In essence, this King’s Speech is about reform. It is about continuing the work that we have done in government to make a difference on key issues. It is about reducing crime; it is about keeping our society secure from terrorism; it is about managing our borders effectively; it is about speeding up justice and supporting reoffending being reduced. It is also about ensuring that we give justice with candour and put that public trust in our society through the Hillsborough law. This is reform for a purpose. It is to ensure that we have better policing by supporting local policing and giving a better national focus. It is about providing security to keep us safe in an age of growing and diverse threats, as have been mentioned by a number of noble Lords. It is about strengthening our borders, improving efficiency and speeding up justice to restore the ability of courts to deal with cases and give justice to victims.

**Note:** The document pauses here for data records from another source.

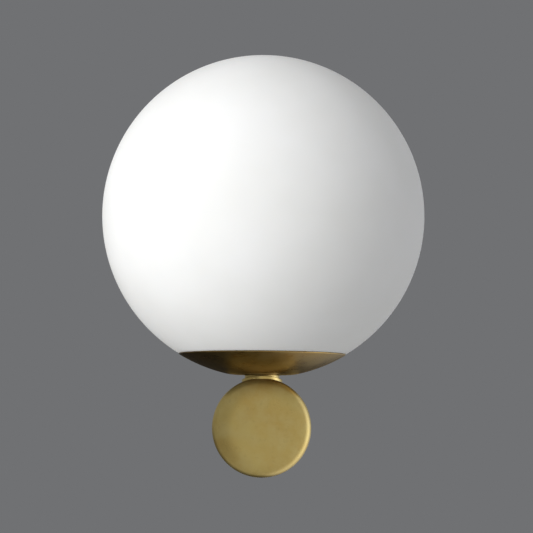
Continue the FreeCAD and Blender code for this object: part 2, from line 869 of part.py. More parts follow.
def mains_wire(side, way):
    """Live or neutral wire, from its way in the block through arm and neck to the lampholder."""
    in_block = block_top - 4.0
    above_block = block_top + 5.0
    near_wall = rear_nut - 7.0
    below_core = core_base - 1.5
    in_core = core_base + 4.0
    x = side * wire_spread
    fork = holder_base + holder_collar_h + 1.5
    return bent_wire([(way, -barrel_depth, in_block), (way, -barrel_depth, above_block),
                      (x, -near_wall, 0), (x, -stem_depth, 0), (x, -stem_depth, fork),
                      (side * core_way_x, -stem_depth, below_core),
                      (side * core_way_x, -stem_depth, in_core)])


def earth_wire():
    """Earth wire, looped from the block's left way round to the ring tag."""
    left = -24.0
    depth = backing_face - 2.0
    return bent_wire([(-block_pitch, -barrel_depth, block_top - 4.0),
                      (-block_pitch, -barrel_depth, block_top + 3.5),
                      (earth_tag_left, -barrel_depth, block_top + 8.0),
                      (left, -depth, 4.0), (left, -depth, earth_height),
                      (earth_tag_left + 2.0, -depth, earth_height)])


PARTS["wall_plate"] = wall_plate()
PARTS["cable_bush"] = cable_bush()
PARTS["canopy"] = canopy()
PARTS["canopy_screws"] = canopy_screws()
PARTS["canopy_backing"] = canopy_backing()
PARTS["terminal_block"] = terminal_block()
PARTS["terminal_barrels"] = terminal_barrels()
PARTS["terminal_screws"] = terminal_screws()
PARTS["earth_screw"] = earth_screw()
PARTS["earth_tag"] = earth_tag()
PARTS["arm_tube"] = arm_tube()
PARTS["arm_rod"] = arm_rod()
PARTS["arm_bushes"] = arm_bushes()
PARTS["arm_nuts"] = arm_nuts()
PARTS["drum_washer"] = drum_washer()
PARTS["drum_body"] = drum_body()
PARTS["drum_back_plate"] = drum_back_plate()
PARTS["drum_back_screws"] = drum_back_screws()
PARTS["neck_collar"] = neck_collar()
PARTS["neck_rod"] = neck_rod()
PARTS["neck_saddle"] = neck_saddle()
PARTS["neck_nuts"] = neck_nuts()
PARTS["dish"] = dish()
PARTS["globe_carrier"] = globe_carrier()
PARTS["globe_gasket"] = globe_gasket()
PARTS["globe_clips"] = globe_clips()
PARTS["clip_rivets"] = clip_rivets()
PARTS["stem_washer"] = stem_washer()
PARTS["globe"] = globe()
PARTS["holder_cup"] = holder_cup()
PARTS["holder_skirt"] = holder_skirt()
PARTS["holder_core"] = holder_core()
PARTS["holder_thread"] = holder_thread()
PARTS["holder_contact"] = holder_contact()
PARTS["bulb_cap"] = bulb_cap()
PARTS["bulb_insulator"] = bulb_insulator()
PARTS["bulb_tip"] = bulb_tip()
PARTS["bulb_housing"] = bulb_housing()
PARTS["bulb_board"] = bulb_board()
PARTS["bulb_dome"] = bulb_dome()
PARTS["wire_live"] = mains_wire(-1, 0)
PARTS["wire_neutral"] = mains_wire(1, block_pitch)
PARTS["wire_earth"] = earth_wire()

os.makedirs("parts", exist_ok=True)
for node, shape in PARTS.items():
    shape.exportStep("parts/" + node + ".step")
    print(node, len(shape.Solids), shape.isValid(), round(shape.Volume, 1))
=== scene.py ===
import bmesh
import bpy
import math
from mathutils import Matrix, Vector


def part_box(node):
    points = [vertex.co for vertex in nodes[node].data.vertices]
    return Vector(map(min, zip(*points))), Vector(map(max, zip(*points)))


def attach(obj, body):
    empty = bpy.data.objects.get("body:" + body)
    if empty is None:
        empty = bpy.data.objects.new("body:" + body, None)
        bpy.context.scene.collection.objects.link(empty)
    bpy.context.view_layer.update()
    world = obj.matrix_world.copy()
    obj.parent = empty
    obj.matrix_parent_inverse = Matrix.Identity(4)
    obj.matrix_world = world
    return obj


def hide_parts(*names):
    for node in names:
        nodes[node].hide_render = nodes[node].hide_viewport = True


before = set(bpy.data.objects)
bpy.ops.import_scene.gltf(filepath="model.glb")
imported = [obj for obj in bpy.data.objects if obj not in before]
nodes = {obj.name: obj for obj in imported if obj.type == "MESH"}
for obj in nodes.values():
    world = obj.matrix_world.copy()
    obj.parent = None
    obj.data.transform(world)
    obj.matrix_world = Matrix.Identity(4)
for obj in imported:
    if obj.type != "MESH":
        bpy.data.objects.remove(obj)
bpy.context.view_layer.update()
MM = 0.001


def span(node):
    """Lowest and highest corner of a CAD node at rest, in millimetres."""
    low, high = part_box(node)
    return low / MM, high / MM


# ---- sizes in millimetres and degrees, read from the frame or as the CAD model has them -----

GLOBE_LOW, GLOBE_HIGH = span("globe")
DRUM_LOW, DRUM_HIGH = span("drum_body")
CANOPY_LOW, CANOPY_HIGH = span("canopy")
DISH_BOTTOM = span("dish")[0].z
COLLAR_TOP = span("neck_collar")[1].z

STEM_Y = (GLOBE_LOW.y + GLOBE_HIGH.y) / 2
GLASS_EDGE_DROP = 106.8
GLOBE_R = GLOBE_HIGH.z - GLOBE_LOW.z - GLASS_EDGE_DROP
GLOBE_Z = GLOBE_HIGH.z - GLOBE_R
GLASS_T = 3.0
GLASS_EDGE = GLOBE_LOW.z
GROUND_EDGE = 0.35
GROUND_ANGLE = 0.16

DISH_R = GLOBE_R + 0.5
DISH_T = 1.0
DISH_BLEND = 40.0
DISH_RIM_DROP = 107.4

ROD_R = 5.0
ROD_BORE_R = 3.5
ROD_HOLE_R = 5.1
THIRDS = (30.0, 150.0, 270.0)

DRUM_R = (DRUM_HIGH.z - DRUM_LOW.z) / 2
DRUM_BACK = -DRUM_HIGH.y
DRUM_FRONT = -DRUM_LOW.y
DRUM_CROWN_R = 230.0
DRUM_CROWN_REACH = 22.0
DRUM_SHOULDER_R = 45.0
DRUM_ROUND = 7.0
DRUM_BACK_ROUND = 1.2
DRUM_WALL = 3.0
DRUM_FACE_T = 5.0
DRUM_CORNER = 6.0
PILLAR_R = 4.7
PILLAR_BORE_R = 1.5
PILLAR_CIRCLE = 30.5
PILLAR_INSET = 3.0

NECK_R = 13.5
NECK_ROUND = 0.5
FLANGE_R = 15.7
FLANGE_T = 2.2

CANOPY_WALL = 1.5
CANOPY_ROUND = 4.5
BOSS_R = 4.0
BOSS_BORE_R = 2.02
BOSS_START = 35.3
BOSS_INSET = 0.7
BOSS_FROM_WALL = 7.0
ARM_WALL = 1.5

HOLDER_R = span("holder_cup")[1].x
HOLDER_WALL = 2.0
RIB = 0.5
DOME_T = 1.2

OVERLAP = 0.1
SHARP = 35.0

# Distances in metres at which points of a mesh become one.
MERGE = 1e-7
SLIVER = 1e-8

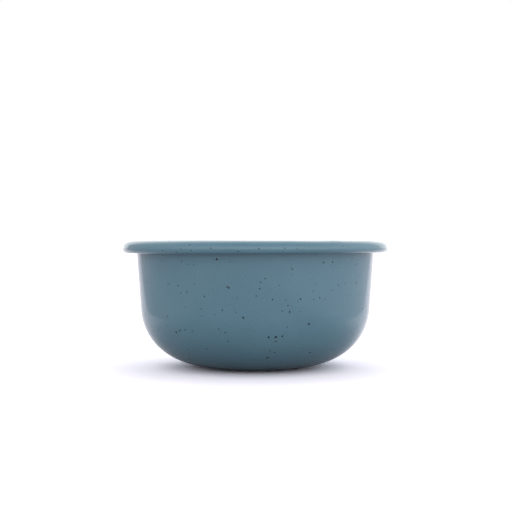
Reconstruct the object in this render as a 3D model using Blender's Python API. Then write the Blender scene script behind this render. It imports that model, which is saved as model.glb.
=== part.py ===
"""Rolled-rim enamelled steel bowl: one deep-drawn steel sheet under four coats of fired enamel.

Every piece is a solid of revolution about the Z axis, which stands on z = 0. One curve drives them
all: the laminate's centre line, from the middle of the base, round the corner, up the wall, over the
crest of the rim and back under it to the sheet's raw edge. Each layer is the band between two offsets
from that curve, so the layers stay parallel and share their facets.
"""
import math

import bmesh
import bpy
from mathutils import Vector

# Outside of the finished bowl, in metres
RIM_RADIUS = 0.0800
HEIGHT = 0.0765
WALL_TOP_RADIUS = 0.0718
WALL_FOOT_RADIUS = 0.0692
CORNER_TOP = 0.0355
BASE_RADIUS = 0.0200
CORNER_REACH_OUT = 0.0310
CORNER_REACH_DOWN = 0.0202

# Underside: a flat standing ring round a slightly raised middle
RING_INNER_RADIUS = 0.0150
PANEL_RADIUS = 0.0115
PANEL_RAISE = 0.0008

# Rolled rim
RIM_WIDEST_HEIGHT = 0.0718
RIM_UNDERSIDE_HEIGHT = 0.0692
CREST_BEND = 0.0018
CREST_REACH_OUT = 0.0052
CREST_REACH_DOWN = 0.0026
UNDER_CORNER = 0.0024
SLOT_UNDER_RIM = 0.0004

# Layers, from the centre of the sheet outwards
SHEET_THICKNESS = 0.0006
GROUND_THICKNESS = 0.0001
COVER_THICKNESS = 0.0002
LAYER_GAP = 0.00005

# Facets
TURN_STEPS = 40
STEP_SAMPLES = 3
CORNER_SAMPLES = 8
BEND_SAMPLES = 3
CREST_SAMPLES = 4
UNDER_SAMPLES = 3
ROUND_HANDLE = 0.5523
WELD = 0.000001

SHEET_HALF = SHEET_THICKNESS / 2
GROUND_INNER = SHEET_HALF + LAYER_GAP
GROUND_OUTER = GROUND_INNER + GROUND_THICKNESS
COVER_INNER = GROUND_OUTER + LAYER_GAP
COVER_OUTER = COVER_INNER + COVER_THICKNESS


def clear_scene():
    for item in list(bpy.data.objects):
        bpy.data.objects.remove(item, do_unlink=True)


def enamel(name, colour, roughness):
    material = bpy.data.materials.new(name)
    material.use_nodes = True
    shader = material.node_tree.nodes["Principled BSDF"]
    shader.inputs["Base Color"].default_value = (*colour, 1.0)
    shader.inputs["Roughness"].default_value = roughness
    shader.inputs["Metallic"].default_value = 0.0
    return material


def sheet_steel(name):
    material = enamel(name, (0.42, 0.43, 0.44), 0.4)
    material.node_tree.nodes["Principled BSDF"].inputs["Metallic"].default_value = 1.0
    return material


def bezier(start, reach_start, reach_end, end, samples):
    """Points and unit tangents along a cubic curve, without its first point."""
    rows = []
    for index in range(1, samples + 1):
        t = index / samples
        s = 1 - t
        point = start * s**3 + reach_start * 3 * s * s * t + reach_end * 3 * s * t * t + end * t**3
        slope = (reach_start - start) * s * s + (reach_end - reach_start) * 2 * s * t
        slope += (end - reach_end) * t * t
        rows.append((point, slope.normalized()))
    return rows


def base_line():
    """The centre panel, its step down and the flat standing ring."""
    outward = Vector((1, 0))
    panel = Vector((PANEL_RADIUS, COVER_OUTER + PANEL_RAISE))
    ring = Vector((RING_INNER_RADIUS, COVER_OUTER))
    reach = outward * (RING_INNER_RADIUS - PANEL_RADIUS) / 2
    rows = [(Vector((0, panel.y)), outward), (panel, outward)]
    rows += bezier(panel, panel + reach, ring - reach, ring, STEP_SAMPLES)
    return rows


def wall_line():
    """The corner, the straight wall and the bend at its top, up to the crest."""
    outward = Vector((1, 0))
    base = Vector((BASE_RADIUS, COVER_OUTER))
    foot = Vector((WALL_FOOT_RADIUS - COVER_OUTER, CORNER_TOP))
    top = Vector((WALL_TOP_RADIUS - COVER_OUTER, RIM_WIDEST_HEIGHT))
    upward = (top - foot).normalized()
    bend_radius = CREST_BEND - COVER_OUTER
    bend_start = top + upward * (HEIGHT - CREST_BEND - top.y)
    crest = Vector((bend_start.x + bend_radius, HEIGHT - COVER_OUTER))
    rows = [(base, outward)]
    reach_out = base + outward * CORNER_REACH_OUT
    reach_down = foot - upward * CORNER_REACH_DOWN
    rows += bezier(base, reach_out, reach_down, foot, CORNER_SAMPLES)
    rows.append((bend_start, upward))
    reach = bend_radius * ROUND_HANDLE
    rows += bezier(bend_start, bend_start + upward * reach, crest - outward * reach, crest, BEND_SAMPLES)
    return rows


def curl_line(crest):
    """The rolled rim, from the crest round the outside and back under to the raw edge."""
    outward = Vector((1, 0))
    downward = Vector((0, -1))
    widest = Vector((RIM_RADIUS - COVER_OUTER, RIM_WIDEST_HEIGHT))
    under_height = RIM_UNDERSIDE_HEIGHT + COVER_OUTER
    under = Vector((RIM_RADIUS - UNDER_CORNER, under_height))
    raw_edge = Vector((WALL_TOP_RADIUS + SLOT_UNDER_RIM + edge_cover(), under_height))
    reach_out = crest + outward * CREST_REACH_OUT
    reach_down = widest - downward * CREST_REACH_DOWN
    rows = bezier(crest, reach_out, reach_down, widest, CREST_SAMPLES)
    turn_down = widest + downward * (widest.y - under.y) * ROUND_HANDLE
    turn_in = under + outward * (widest.x - under.x) * ROUND_HANDLE
    rows += bezier(widest, turn_down, turn_in, under, UNDER_SAMPLES)
    rows.append((raw_edge, -outward))
    return rows


def edge_cover():
    """How far the two coats that close the sheet's raw edge reach past it."""
    return COVER_OUTER - SHEET_HALF


def food_side(tangent):
    """The normal on the side that holds food: inside the bowl, on top of the rim, outside the curl."""
    return Vector((-tangent.y, tangent.x))


def offset(rows, distance):
    return [point + food_side(tangent) * distance for point, tangent in rows]


def band(rows, low, high):
    """Closed outline between two offsets of the centre line."""
    return offset(rows, low) + offset(rows, high)[::-1]


def hooked_band(rows, low, high):
    """A band that also turns across the raw edge and covers the end of the sheet."""
    point, tangent = rows[-1]
    far_face = -food_side(tangent) * SHEET_HALF
    inner_reach = tangent * (low - SHEET_HALF)
    outer_reach = tangent * (high - SHEET_HALF)
    hook = [
        point + food_side(tangent) * low + inner_reach,
        point + far_face + inner_reach,
        point + far_face + outer_reach,
        point + food_side(tangent) * high + outer_reach,
    ]
    return offset(rows[:-1], low) + hook + offset(rows[:-1], high)[::-1]


def turned(name, outline, material):
    """Spin an outline that starts and ends on the axis into one closed solid."""
    mesh = bmesh.new()
    profile = [mesh.verts.new((point.x, 0, point.y)) for point in outline]
    edges = [mesh.edges.new(pair) for pair in zip(profile, profile[1:])]
    bmesh.ops.spin(mesh, geom=profile + edges, cent=(0, 0, 0), axis=(0, 0, 1),
                   angle=math.tau, steps=TURN_STEPS, use_merge=True)
    bmesh.ops.remove_doubles(mesh, verts=mesh.verts, dist=WELD)
    bmesh.ops.recalc_face_normals(mesh, faces=mesh.faces)
    data = bpy.data.meshes.new(name)
    mesh.to_mesh(data)
    mesh.free()
    data.shade_smooth()
    data.set_sharp_from_angle(angle=math.radians(35))
    data.materials.append(material)
    piece = bpy.data.objects.new(name, data)
    bpy.context.scene.collection.objects.link(piece)
    return piece


def build():
    clear_scene()
    body_rows = base_line() + wall_line()
    crest = body_rows[-1][0]
    all_rows = body_rows + curl_line(crest)
    outer_rows = body_rows[:-BEND_SAMPLES]
    teal = enamel("teal_enamel", (0.099, 0.209, 0.280), 0.12)
    ground = enamel("ground_enamel", (0.012, 0.014, 0.022), 0.35)
    steel = sheet_steel("sheet_steel")
    turned("steel_shell", band(all_rows, -SHEET_HALF, SHEET_HALF), steel)
    turned("inner_ground_coat", hooked_band(all_rows, GROUND_INNER, GROUND_OUTER), ground)
    turned("inner_cover_coat", hooked_band(all_rows, COVER_INNER, COVER_OUTER), teal)
    turned("outer_ground_coat", band(outer_rows, -GROUND_OUTER, -GROUND_INNER), ground)
    turned("outer_cover_coat", band(outer_rows, -COVER_OUTER, -COVER_INNER), teal)


build()
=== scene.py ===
"""Looks of the rolled-rim enamelled steel bowl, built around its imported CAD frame.

The frame's five layers are facets. Here each one is replaced by the same layer turned finely, from the
same centre line: the laminate's middle, from the centre of the base, round the corner, up the wall,
over the rim's crest and back under it to the sheet's raw edge. The enamel flecks are small closed
lenses fused into the top coats. Lengths are in metres and angles in degrees, unless a comment says so.
"""
import math
import random

import bmesh
import bpy
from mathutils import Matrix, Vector


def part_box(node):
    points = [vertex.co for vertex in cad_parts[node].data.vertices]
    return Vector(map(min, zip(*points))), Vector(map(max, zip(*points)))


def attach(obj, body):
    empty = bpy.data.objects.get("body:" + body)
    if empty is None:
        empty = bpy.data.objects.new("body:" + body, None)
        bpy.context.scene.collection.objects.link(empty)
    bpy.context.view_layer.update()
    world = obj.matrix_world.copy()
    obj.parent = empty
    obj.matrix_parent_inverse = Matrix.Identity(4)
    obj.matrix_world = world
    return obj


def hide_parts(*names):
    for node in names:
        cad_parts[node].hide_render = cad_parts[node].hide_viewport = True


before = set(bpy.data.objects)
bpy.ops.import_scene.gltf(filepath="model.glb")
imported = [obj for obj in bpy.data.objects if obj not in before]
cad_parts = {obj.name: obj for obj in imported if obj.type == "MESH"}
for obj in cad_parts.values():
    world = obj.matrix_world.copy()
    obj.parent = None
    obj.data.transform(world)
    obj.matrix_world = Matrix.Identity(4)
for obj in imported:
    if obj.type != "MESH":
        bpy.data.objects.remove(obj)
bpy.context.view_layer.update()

# Outside of the finished bowl
RIM_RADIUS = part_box("inner_cover_coat")[1].x
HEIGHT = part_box("inner_cover_coat")[1].z
WALL_TOP_RADIUS = 0.0718
WALL_FOOT_RADIUS = 0.0692
CORNER_TOP = 0.0355
BASE_RADIUS = 0.0200
CORNER_REACH_OUT = 0.0310
CORNER_REACH_DOWN = 0.0202
RING_INNER_RADIUS = 0.0150
PANEL_RADIUS = 0.0115
PANEL_RAISE = 0.0008
RIM_WIDEST_HEIGHT = 0.0718
RIM_UNDERSIDE_HEIGHT = 0.0692
CREST_BEND = 0.0018
CREST_REACH_OUT = 0.0052
CREST_REACH_DOWN = 0.0026
UNDER_CORNER = 0.0024
SLOT_UNDER_RIM = 0.0004

# Layers, as distances from the middle of the sheet
SHEET_HALF = 0.0003
GROUND_INNER = 0.00035
GROUND_OUTER = 0.00045
COVER_INNER = 0.00050
COVER_OUTER = 0.00070
GROUND_EDGE_ROUND = 0.00004
COVER_EDGE_ROUND = 0.00018

# Mesh fineness: steps round the axis, and samples along each stretch of the centre line
COAT_TURNS = 256
CORE_TURNS = 128
PANEL_SAMPLES = 4
STEP_SAMPLES = 8
RING_SAMPLES = 3
CORNER_SAMPLES = 36
WALL_SAMPLES = 16
BEND_SAMPLES = 8
CREST_SAMPLES = 20
UNDER_SAMPLES = 10
RETURN_SAMPLES = 8
EDGE_SAMPLES = 4

# How far a cubic curve's handles reach for a quarter round, in radii; the radius below which a point is
# on the axis; and the angles above which edges are shaded sharp
ROUND_HANDLE = 0.5523
ON_AXIS = 1e-7
BODY_SHARP_FROM = 50.0
FLECK_SHARP_FROM = 60.0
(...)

I suggest that as a second-term programme in government, this is a solid amount of work. We have to deliver on the gracious Speech, but I commend the elements in it on the Home Office, justice and the union to this House. I look forward to arguing, debating and, I hope, agreeing on a number of elements of the programme during the next Session of Parliament.
As ever, my door is open to discuss any concerns. I will read Hansard tomorrow in detail and if I have not covered questions and points that have been raised—because there have been an awful lot of points—I will return to those in writing. I hope that noble Lords can, at least tonight, welcome this King’s Speech and support the general objectives of the Government.